I found a way to trim off a second by using a “launch method” to where I hold the throttle to the floor with the brake applied, them release the brake.

This method avoids the processor delay, since when you push the throttle there is a small delay since the processor has to negotiate there was throttle movement, to what proportion, then add the throttle in a linier fashion before there is actual movement of the car.

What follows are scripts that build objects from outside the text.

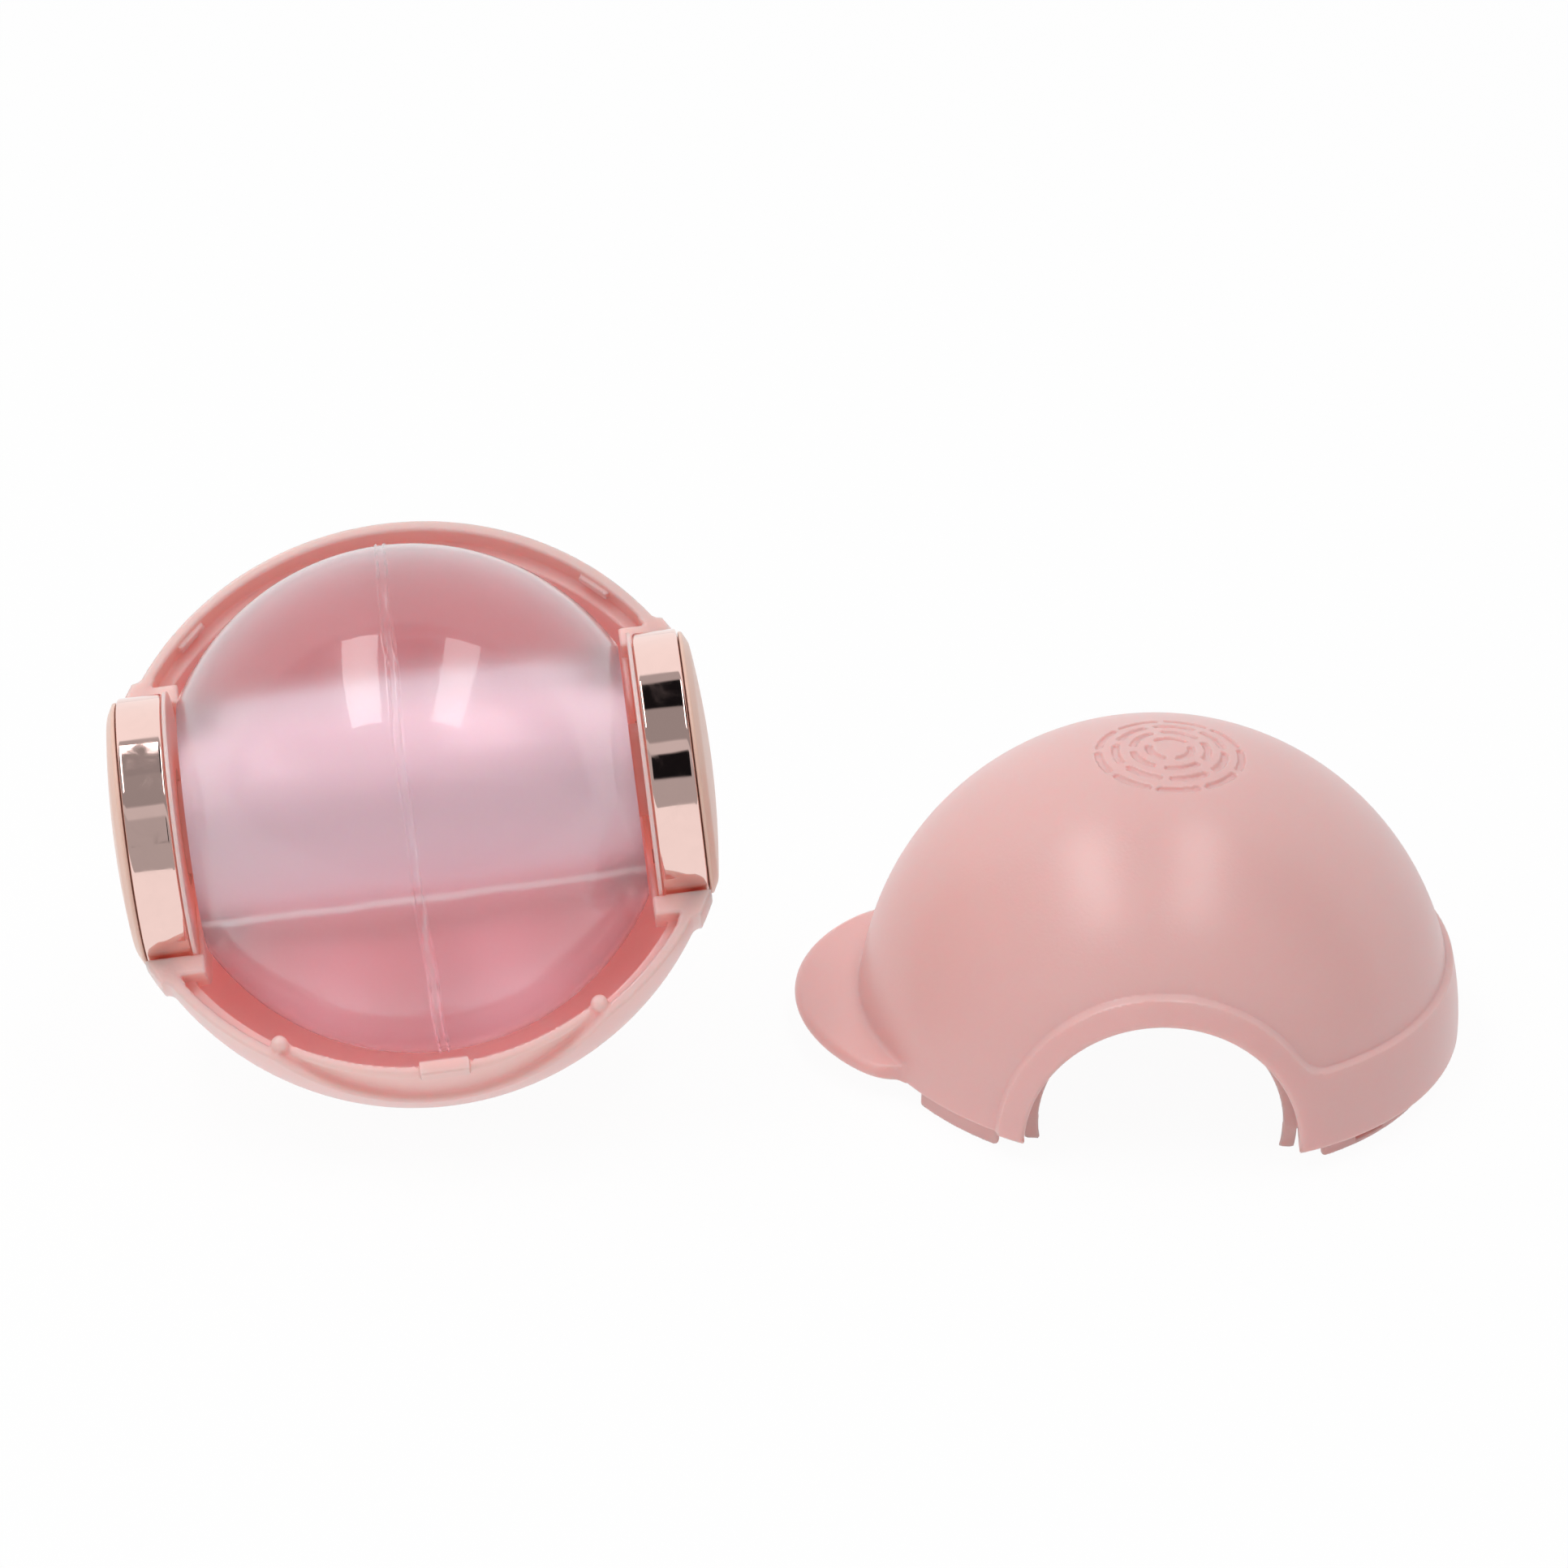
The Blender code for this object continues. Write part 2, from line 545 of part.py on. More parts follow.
def build_cover_disc(side, paint):
    """The domed disc with its spigot, hollow on the inside."""
    edge = DRUM_RADIUS - DISC_STEP
    seat = DRUM_OUTER + PRESS_GAP
    flat = edge - DISC_CHAMFER
    dome_rise = DISC_CROWN * DISC_DOME_SHARE
    spigot = RING_BORE - PRESS_GAP
    profile = [(spigot, DRUM_OUTER - SPIGOT_DEPTH), (spigot, seat), (edge, seat)]
    profile += [(edge, seat + DISC_CROWN * DISC_EDGE_SHARE), (flat, seat + DISC_CROWN - dome_rise)]
    for share in DISC_ROWS:
        radius = flat * share
        profile.append((radius, seat + DISC_CROWN - dome_rise * share ** 2))
    profile += [(0.0, seat + DISC_CROWN), (0.0, seat)]
    profile += [(spigot - DISC_WALL, seat), (spigot - DISC_WALL, DRUM_OUTER - SPIGOT_DEPTH)]
    return turned(side_name(side) + "_cover_disc", profile, side, paint, RING_STEPS)


def plate_screw_spots():
    """Centres of the two plate screws in the plane across the roller's axis."""
    spots = []
    for name, direction in (("front", -1), ("back", 1)):
        y = direction * PLATE_SCREW_RADIUS * cos(PLATE_SCREW_ANGLE)
        z = -PLATE_SCREW_RADIUS * sin(PLATE_SCREW_ANGLE)
        spots.append((name, y, z))
    return spots


def moved(item, y, z):
    for vertex in item.data.vertices:
        vertex.co.y += y
        vertex.co.z += z
    return item


def build_bearing_plate(side, paint):
    """The plate that closes the ring's inner end and carries the bush."""
    outer = RING_BORE - PRESS_GAP
    face = DRUM_INNER + PLATE_THICKNESS
    bore = BUSH_OUTER + PRESS_GAP
    collar = DRUM_INNER + COLLAR_DEPTH
    rim = DRUM_RADIUS + FLANGE_PROUD
    profile = [(bore, PLATE_INNER), (rim, PLATE_INNER), (rim, DRUM_INNER - PRESS_GAP)]
    profile += [(outer, DRUM_INNER - PRESS_GAP), (outer, collar), (outer - COLLAR_WALL, collar)]
    profile += [(outer - COLLAR_WALL, face), (bore + COLLAR_WALL, face)]
    profile += [(bore + COLLAR_WALL, DRUM_INNER + BUSH_LENGTH - BUSH_FLANGE)]
    profile += [(bore, DRUM_INNER + BUSH_LENGTH - BUSH_FLANGE)]
    plate = turned(side_name(side) + "_bearing_plate", profile, side, paint, DRUM_STEPS)
    low, high = sorted((side * (PLATE_INNER - MM), side * (face + MM)))
    for _, y, z in plate_screw_spots():
        hole = tube("hole", 0.0, PLATE_SCREW_SHANK + RUNNING_FIT, low, high, SMALL_STEPS)
        cut(plate, moved(hole, y, z))
    return tidy(plate)


def build_bush(side, paint):
    flange = BUSH_OUTER + COLLAR_WALL
    shoulder = DRUM_INNER + BUSH_LENGTH - BUSH_FLANGE + PRESS_GAP
    end = DRUM_INNER + BUSH_LENGTH
    profile = [(BUSH_BORE, PLATE_INNER), (BUSH_OUTER, PLATE_INNER), (BUSH_OUTER, shoulder)]
    profile += [(flange, shoulder), (flange, end), (BUSH_BORE, end)]
    return turned(side_name(side) + "_axle_bush", profile, side, paint, DRUM_STEPS)


def build_washer(side, paint):
    low = HUB_END + PRESS_GAP
    bore = AXLE_SCREW_SHANK + RUNNING_FIT
    profile = [(bore, low), (WASHER_RADIUS, low)]
    profile += [(WASHER_RADIUS, low + WASHER_THICKNESS), (bore, low + WASHER_THICKNESS)]
    return turned(side_name(side) + "_axle_washer", profile, side, paint, DRUM_STEPS)


def build_axle_screw(side, paint):
    """Pan-head screw that holds the hub in its bush."""
    seat = HUB_END + 2 * PRESS_GAP + WASHER_THICKNESS
    top = seat + AXLE_SCREW_HEAD_HEIGHT
    tip = seat - AXLE_SCREW_LENGTH
    shank = AXLE_SCREW_SHANK
    profile = [(0.0, tip), (shank, tip + shank), (shank, seat), (AXLE_SCREW_HEAD, seat)]
    profile += [(AXLE_SCREW_HEAD, seat + AXLE_SCREW_HEAD_HEIGHT * HEAD_SIDE_SHARE)]
    profile += [(AXLE_SCREW_HEAD * HEAD_TOP_SHARE, top), (0.0, top)]
    return turned(side_name(side) + "_axle_screw", profile, side, paint, SMALL_STEPS)


def build_plate_screw(side, spot, paint):
    """Small pan-head screw from the bearing plate into the saddle wall."""
    where, y, z = spot
    seat = DRUM_INNER + PLATE_THICKNESS + PRESS_GAP
    top = seat + PLATE_SCREW_HEAD_HEIGHT
    tip = SADDLE_INNER
    shank = PLATE_SCREW_SHANK
    profile = [(0.0, tip), (shank, tip), (shank, seat), (PLATE_SCREW_HEAD, seat)]
    profile += [(PLATE_SCREW_HEAD, seat + PLATE_SCREW_HEAD_HEIGHT * HEAD_SIDE_SHARE)]
    profile += [(PLATE_SCREW_HEAD * HEAD_TOP_SHARE, top), (0.0, top)]
    name = f"{side_name(side)}_plate_screw_{where}"
    return moved(turned(name, profile, side, paint, SMALL_STEPS), y, z)


def build_gel(paint):
    """The gel sleeve: a ball cut off flat at both ends, cast round the core."""
    end_radius = sqrt(GEL_RADIUS ** 2 - ROLLER_HALF_LENGTH ** 2)
    half = acos(end_radius / GEL_RADIUS)
    bore = CORE_RADIUS + PRESS_GAP
    profile = arc(GEL_RADIUS, -half, half, 2 * ARC_STEPS - 4)
    profile += [(bore, ROLLER_HALF_LENGTH), (bore, -ROLLER_HALF_LENGTH)]
    return turned("gel_sleeve", profile, 1, paint, RING_STEPS)


def build_core(paint):
    inner = CORE_RADIUS - CORE_WALL
    half = ROLLER_HALF_LENGTH
    profile = [(CORE_RADIUS, -half), (CORE_RADIUS, half), (inner, half), (inner, -half)]
    return turned("core_tube", profile, 1, paint, DRUM_STEPS)


def build_hub(side, paint):
    """End plug of the core with the stub that turns in the bush."""
    plug = CORE_RADIUS - CORE_WALL - PRESS_GAP
    inner = ROLLER_HALF_LENGTH - HUB_PLUG_DEPTH
    bore = AXLE_SCREW_SHANK + PRESS_GAP
    depth = HUB_END - AXLE_SCREW_LENGTH
    profile = [(0.0, inner), (plug, inner), (plug, ROLLER_HALF_LENGTH)]
    profile += [(HUB_RADIUS, ROLLER_HALF_LENGTH), (HUB_RADIUS, HUB_END)]
    profile += [(bore, HUB_END), (bore, depth), (0.0, depth)]
    return turned(side_name(side) + "_roller_hub", profile, side, paint, DRUM_STEPS)


def frame_empty(name, place, turn):
    empty = bpy.data.objects.new(name, None)
    bpy.context.scene.collection.objects.link(empty)
    empty.location = place
    empty.rotation_euler = turn
    return empty


def lowest(items):
    bpy.context.view_layer.update()
    return min((item.matrix_world @ v.co).z for item in items for v in item.data.vertices)


def centre_on_floor(frames, items):
    """Move both halves so that the whole stands on z = 0 with its middle at the origin."""
    bpy.context.view_layer.update()
    points = [item.matrix_world @ v.co for item in items for v in item.data.vertices]
    middle_x = (min(p.x for p in points) + max(p.x for p in points)) / 2
    middle_y = (min(p.y for p in points) + max(p.y for p in points)) / 2
    for frame in frames:
        frame.location.x -= middle_x
        frame.location.y -= middle_y


def main():
    clear_scene()
    pink = material("pink_abs", (0.745, 0.445, 0.425), 0.5)
    peach = material("peach_abs", (0.83, 0.55, 0.45), 0.4)
    rose_gold = material("rose_gold_plating", (0.86, 0.62, 0.56), 0.08, 1.0)
    gel = material("clear_gel", (0.72, 0.45, 0.54), 0.1, 0.0, 0.6)
    white = material("white_pom", (0.85, 0.85, 0.83), 0.4)
    steel = material("zinc_steel", (0.62, 0.62, 0.6), 0.3, 1.0)

    base_frame = frame_empty("base_frame", (0.0, 0.0, 0.0), BASE_TURN)
    cap_frame = frame_empty("cap_frame", (APART_X, APART_Y, 0.0), Euler((0.0, 0.0, CAP_TURN)))
    roller_axle = frame_empty("roller_axle", (0.0, 0.0, 0.0), Euler((0.0, 0.0, 0.0)))
    roller_axle.parent = base_frame

    shell = build_base_shell(pink)
    fixed = [shell]
    turning = [build_gel(gel), build_core(white)]
    for side in (-1, 1):
        fixed += [build_bearing_plate(side, pink), build_drum_ring(side, rose_gold)]
        fixed += [build_cover_disc(side, peach), build_bush(side, white)]
        fixed += [build_plate_screw(side, spot, steel) for spot in plate_screw_spots()]
        turning += [build_hub(side, pink), build_washer(side, steel), build_axle_screw(side, steel)]
    cap = build_cap_shell(pink)

    for item in fixed:
        item.parent = base_frame
    for item in turning:
        item.parent = roller_axle
    cap.parent = cap_frame

    base_frame.location.z = -lowest(fixed)
    cap_frame.location.z = -lowest([cap])
    centre_on_floor((base_frame, cap_frame), fixed + turning + [cap])
    bpy.context.view_layer.update()


main()
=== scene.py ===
"""Dressed model of a pocket lint ball: looks, finishes, light and camera.

The two moulded halves are drawn as fields of distance and turned into fine meshes, so
every moulded edge has its small round.  All round pieces are turned outlines, and the
screws come from a Geometry Nodes tree.
"""

from functools import reduce
from math import atan2, cos, pi, radians, sin, sqrt

import bpy
import numpy as np
from bpy.props import FloatProperty, FloatVectorProperty, IntProperty, PointerProperty
from mathutils import Euler, Matrix, Vector


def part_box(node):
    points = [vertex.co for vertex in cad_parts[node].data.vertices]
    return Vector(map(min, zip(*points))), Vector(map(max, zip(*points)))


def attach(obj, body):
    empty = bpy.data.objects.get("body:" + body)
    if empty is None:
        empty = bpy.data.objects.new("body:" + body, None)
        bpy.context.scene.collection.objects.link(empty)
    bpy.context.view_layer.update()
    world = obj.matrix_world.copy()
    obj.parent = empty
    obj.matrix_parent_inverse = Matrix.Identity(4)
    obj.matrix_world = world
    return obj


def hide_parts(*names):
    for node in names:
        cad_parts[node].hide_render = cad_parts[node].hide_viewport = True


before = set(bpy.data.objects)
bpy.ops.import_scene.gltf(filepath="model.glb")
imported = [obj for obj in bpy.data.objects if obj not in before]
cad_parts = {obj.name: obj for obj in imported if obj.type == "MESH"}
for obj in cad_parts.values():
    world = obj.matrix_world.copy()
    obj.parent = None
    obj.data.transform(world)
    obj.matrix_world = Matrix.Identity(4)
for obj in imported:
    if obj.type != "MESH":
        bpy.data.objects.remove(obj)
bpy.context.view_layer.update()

bl_info = {
    "name": "Pocket lint ball",
    "version": (1, 0, 0),
    "blender": (4, 5, 0),
    "location": "3D View > Sidebar > Lint ball",
    "description": "Gel lint roller in a ball-shaped case with a loose cap",
    "category": "Object",
}

MM = 0.001
SIDES = (("left", -1), ("right", 1))

# Lie of the lower half, as in the solid model
BASE_TURN = Euler((radians(36.9), radians(-7.5), radians(5.5)), "XYZ")
CAP_TURN = Euler((0.0, 0.0, radians(-90.0)), "XYZ")
# Up across the painted light line on the gel and the painted glow on the core, in the ball frame
PAINTED_LIGHT_UP = Vector((0.0, 0.912, 0.410))

# Field sampling: spacing of the grid in millimetres and the face budget of each half
FINE_STEP = 0.3
HALF_TRIANGLES = 190000
FIELD_ROOM = 0.6

# Facets round the gel and round small turned pieces
GEL_STEPS = 360
SMALL_STEPS = 96

# Angles from the middle of the front or of the back
FRONT_ANGLE = radians(31.8)
BACK_ANGLE = radians(44.0)
STOP_ANGLE = radians(24.5)

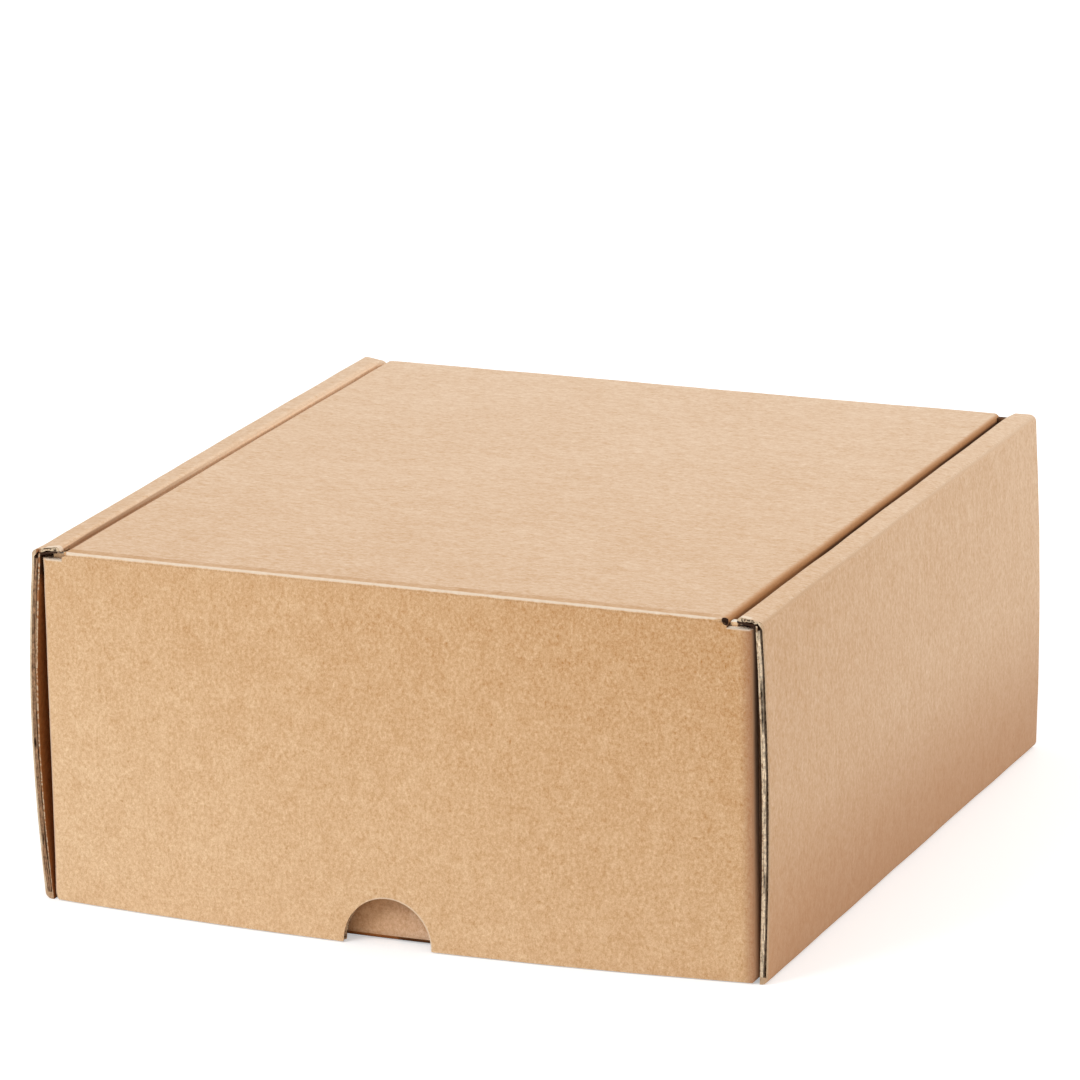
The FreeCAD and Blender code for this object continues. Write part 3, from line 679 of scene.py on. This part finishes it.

You can test this for yourself by suddenly adding throttle from a stop, there is a noticeable 1-second or so delay prior to movement.

By using the launch method, (brake & throttle) the processor applies a small amount of throttle (2-4 kw load) so there is current already applied to the motors windings, and almost no delay of movement once the brake is released.

There is other ways of obtaining even quicker speeds with the use of the generator running in Mountain mode, but the battery needs to be below 10 miles of range so the engine is running in a “charge recovery” mode (higher speed) I’ve had it in this mode and at times it will run even while the car is stopped and of course results in even quicker times since you now have the amperage of not only the batteries but that of the generator as well. When the generator is running at full speed from a stopped position, she really leaps off the line.

You can see in the video the generator does not come up to full speed until the car is at 30 mph, so there is a loss of performance at the start, but she gets rolling quickly as the generator speeds up. I would guess the ELR’s speed to 100 mph would be very acceptable since the engine would push it up there quickly. While it’s not exactly the same, the generator helps to almost double the amperage somewhat like having an extra battery pack would.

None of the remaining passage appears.